§ **The problem**
Produce an exact copy of the lines from the line containing "List this object's" through the last line of the listing below, both ends included, and nothing else.

[Records from a collection]

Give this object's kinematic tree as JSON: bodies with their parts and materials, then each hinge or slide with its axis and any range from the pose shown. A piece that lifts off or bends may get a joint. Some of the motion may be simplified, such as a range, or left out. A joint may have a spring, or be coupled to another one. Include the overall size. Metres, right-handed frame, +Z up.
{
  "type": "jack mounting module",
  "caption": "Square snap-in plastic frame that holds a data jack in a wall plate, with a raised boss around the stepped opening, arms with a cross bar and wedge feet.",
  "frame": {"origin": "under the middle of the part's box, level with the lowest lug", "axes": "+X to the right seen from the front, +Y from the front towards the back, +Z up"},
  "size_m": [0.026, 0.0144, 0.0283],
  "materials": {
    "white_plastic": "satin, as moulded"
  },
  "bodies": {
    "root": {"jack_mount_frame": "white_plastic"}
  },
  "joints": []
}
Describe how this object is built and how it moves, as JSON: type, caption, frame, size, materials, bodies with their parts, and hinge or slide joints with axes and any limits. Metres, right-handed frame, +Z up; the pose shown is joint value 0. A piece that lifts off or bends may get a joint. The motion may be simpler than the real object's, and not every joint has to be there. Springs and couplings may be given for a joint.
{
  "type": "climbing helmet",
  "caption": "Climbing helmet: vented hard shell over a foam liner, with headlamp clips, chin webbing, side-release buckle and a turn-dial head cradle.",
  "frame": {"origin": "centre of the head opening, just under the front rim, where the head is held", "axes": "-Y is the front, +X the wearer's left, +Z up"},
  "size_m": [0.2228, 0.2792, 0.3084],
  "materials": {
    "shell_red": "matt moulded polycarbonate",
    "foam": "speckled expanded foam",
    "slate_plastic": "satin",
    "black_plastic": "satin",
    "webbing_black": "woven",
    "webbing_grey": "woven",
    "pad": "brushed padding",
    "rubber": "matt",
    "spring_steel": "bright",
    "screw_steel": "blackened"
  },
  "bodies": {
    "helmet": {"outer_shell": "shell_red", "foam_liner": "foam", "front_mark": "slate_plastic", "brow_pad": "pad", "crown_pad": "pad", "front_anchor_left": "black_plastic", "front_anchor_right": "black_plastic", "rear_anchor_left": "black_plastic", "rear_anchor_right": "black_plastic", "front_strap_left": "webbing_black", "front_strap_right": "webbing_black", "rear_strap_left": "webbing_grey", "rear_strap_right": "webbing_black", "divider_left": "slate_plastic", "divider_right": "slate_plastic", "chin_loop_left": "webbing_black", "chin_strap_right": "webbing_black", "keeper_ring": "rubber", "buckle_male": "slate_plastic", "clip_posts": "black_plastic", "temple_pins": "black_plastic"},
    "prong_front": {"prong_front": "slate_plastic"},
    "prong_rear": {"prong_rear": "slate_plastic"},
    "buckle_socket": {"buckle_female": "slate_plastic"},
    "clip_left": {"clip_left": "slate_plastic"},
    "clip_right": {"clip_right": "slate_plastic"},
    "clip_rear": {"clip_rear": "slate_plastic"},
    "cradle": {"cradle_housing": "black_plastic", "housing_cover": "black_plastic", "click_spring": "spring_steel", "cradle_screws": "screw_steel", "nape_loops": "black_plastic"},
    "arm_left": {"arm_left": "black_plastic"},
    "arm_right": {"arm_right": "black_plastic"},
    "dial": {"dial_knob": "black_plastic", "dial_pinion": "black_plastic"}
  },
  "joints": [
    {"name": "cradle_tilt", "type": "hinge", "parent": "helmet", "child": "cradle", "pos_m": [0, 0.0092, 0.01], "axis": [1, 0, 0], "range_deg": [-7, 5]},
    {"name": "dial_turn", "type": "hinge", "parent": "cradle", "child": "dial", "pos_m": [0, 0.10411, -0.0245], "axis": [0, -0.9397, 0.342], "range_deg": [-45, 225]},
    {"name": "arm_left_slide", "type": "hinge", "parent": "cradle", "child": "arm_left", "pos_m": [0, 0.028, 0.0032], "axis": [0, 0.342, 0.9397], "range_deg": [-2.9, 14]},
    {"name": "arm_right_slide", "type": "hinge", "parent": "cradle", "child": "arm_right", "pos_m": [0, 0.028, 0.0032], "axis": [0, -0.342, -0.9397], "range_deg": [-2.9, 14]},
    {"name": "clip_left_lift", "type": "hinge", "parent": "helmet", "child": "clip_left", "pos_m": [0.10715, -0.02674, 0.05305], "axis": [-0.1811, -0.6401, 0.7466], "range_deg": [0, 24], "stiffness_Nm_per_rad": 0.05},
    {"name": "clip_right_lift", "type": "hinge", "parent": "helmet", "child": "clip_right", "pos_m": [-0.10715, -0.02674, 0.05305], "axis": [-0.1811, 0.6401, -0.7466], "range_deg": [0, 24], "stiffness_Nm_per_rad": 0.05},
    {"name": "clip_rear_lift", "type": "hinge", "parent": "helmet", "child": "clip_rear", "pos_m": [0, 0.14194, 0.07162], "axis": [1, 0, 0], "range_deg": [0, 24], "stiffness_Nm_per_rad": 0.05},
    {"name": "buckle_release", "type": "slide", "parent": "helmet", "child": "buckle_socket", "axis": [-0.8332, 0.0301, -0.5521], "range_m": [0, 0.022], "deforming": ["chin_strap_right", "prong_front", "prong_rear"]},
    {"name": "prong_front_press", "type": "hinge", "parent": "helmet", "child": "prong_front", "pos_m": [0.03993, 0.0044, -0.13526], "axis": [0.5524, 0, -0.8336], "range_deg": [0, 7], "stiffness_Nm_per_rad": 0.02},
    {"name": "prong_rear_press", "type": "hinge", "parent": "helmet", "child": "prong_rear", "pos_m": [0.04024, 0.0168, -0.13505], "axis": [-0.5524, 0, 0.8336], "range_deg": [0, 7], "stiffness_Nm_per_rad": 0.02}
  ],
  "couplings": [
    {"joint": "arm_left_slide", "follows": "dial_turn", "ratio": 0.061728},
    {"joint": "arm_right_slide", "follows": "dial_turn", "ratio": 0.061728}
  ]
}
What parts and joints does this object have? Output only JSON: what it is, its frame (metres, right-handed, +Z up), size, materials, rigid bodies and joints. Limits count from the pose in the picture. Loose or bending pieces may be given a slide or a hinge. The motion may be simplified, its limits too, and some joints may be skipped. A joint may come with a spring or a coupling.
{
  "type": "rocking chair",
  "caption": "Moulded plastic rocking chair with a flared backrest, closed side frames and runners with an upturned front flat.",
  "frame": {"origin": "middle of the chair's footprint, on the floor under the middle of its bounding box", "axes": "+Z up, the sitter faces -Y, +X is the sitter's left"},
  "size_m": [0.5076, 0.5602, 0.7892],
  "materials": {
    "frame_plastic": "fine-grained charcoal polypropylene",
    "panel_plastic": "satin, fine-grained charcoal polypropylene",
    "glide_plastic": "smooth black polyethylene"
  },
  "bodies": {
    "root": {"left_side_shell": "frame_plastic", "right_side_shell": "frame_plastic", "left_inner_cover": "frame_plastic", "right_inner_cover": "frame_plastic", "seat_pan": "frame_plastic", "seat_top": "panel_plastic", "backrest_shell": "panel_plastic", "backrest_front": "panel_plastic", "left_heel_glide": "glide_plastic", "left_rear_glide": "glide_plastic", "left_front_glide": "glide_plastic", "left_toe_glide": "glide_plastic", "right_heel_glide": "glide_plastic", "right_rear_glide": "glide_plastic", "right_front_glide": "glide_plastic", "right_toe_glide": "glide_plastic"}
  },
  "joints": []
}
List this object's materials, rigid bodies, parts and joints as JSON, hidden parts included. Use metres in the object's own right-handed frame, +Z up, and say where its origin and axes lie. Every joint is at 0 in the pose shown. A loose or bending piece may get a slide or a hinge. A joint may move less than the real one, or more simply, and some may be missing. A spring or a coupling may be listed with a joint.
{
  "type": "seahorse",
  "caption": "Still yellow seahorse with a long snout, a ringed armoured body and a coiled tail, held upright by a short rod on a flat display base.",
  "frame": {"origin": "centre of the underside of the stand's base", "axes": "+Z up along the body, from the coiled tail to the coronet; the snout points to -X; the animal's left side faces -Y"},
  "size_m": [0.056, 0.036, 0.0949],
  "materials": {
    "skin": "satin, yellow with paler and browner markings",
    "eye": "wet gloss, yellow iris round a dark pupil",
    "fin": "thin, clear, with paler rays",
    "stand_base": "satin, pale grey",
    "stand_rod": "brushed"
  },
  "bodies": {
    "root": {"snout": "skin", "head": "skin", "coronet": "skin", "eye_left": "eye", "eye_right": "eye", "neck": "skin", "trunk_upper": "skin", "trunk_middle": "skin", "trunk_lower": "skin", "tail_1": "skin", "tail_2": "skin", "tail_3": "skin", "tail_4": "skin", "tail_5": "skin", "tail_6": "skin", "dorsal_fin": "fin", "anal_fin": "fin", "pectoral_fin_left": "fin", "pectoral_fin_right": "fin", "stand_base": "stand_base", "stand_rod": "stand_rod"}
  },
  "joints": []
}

§ **Written solution**
List this object's materials, rigid bodies, parts and joints as JSON, hidden parts included. Use metres in the object's own right-handed frame, +Z up, and say where its origin and axes lie. Every joint is at 0 in the pose shown. A loose or bending piece may get a slide or a hinge. A joint may move less than the real one, or more simply, and some may be missing. A spring or a coupling may be listed with a joint.
{
  "type": "seahorse",
  "caption": "Still yellow seahorse with a long snout, a ringed armoured body and a coiled tail, held upright by a short rod on a flat display base.",
  "frame": {"origin": "centre of the underside of the stand's base", "axes": "+Z up along the body, from the coiled tail to the coronet; the snout points to -X; the animal's left side faces -Y"},
  "size_m": [0.056, 0.036, 0.0949],
  "materials": {
    "skin": "satin, yellow with paler and browner markings",
    "eye": "wet gloss, yellow iris round a dark pupil",
    "fin": "thin, clear, with paler rays",
    "stand_base": "satin, pale grey",
    "stand_rod": "brushed"
  },
  "bodies": {
    "root": {"snout": "skin", "head": "skin", "coronet": "skin", "eye_left": "eye", "eye_right": "eye", "neck": "skin", "trunk_upper": "skin", "trunk_middle": "skin", "trunk_lower": "skin", "tail_1": "skin", "tail_2": "skin", "tail_3": "skin", "tail_4": "skin", "tail_5": "skin", "tail_6": "skin", "dorsal_fin": "fin", "anal_fin": "fin", "pectoral_fin_left": "fin", "pectoral_fin_right": "fin", "stand_base": "stand_base", "stand_rod": "stand_rod"}
  },
  "joints": []
}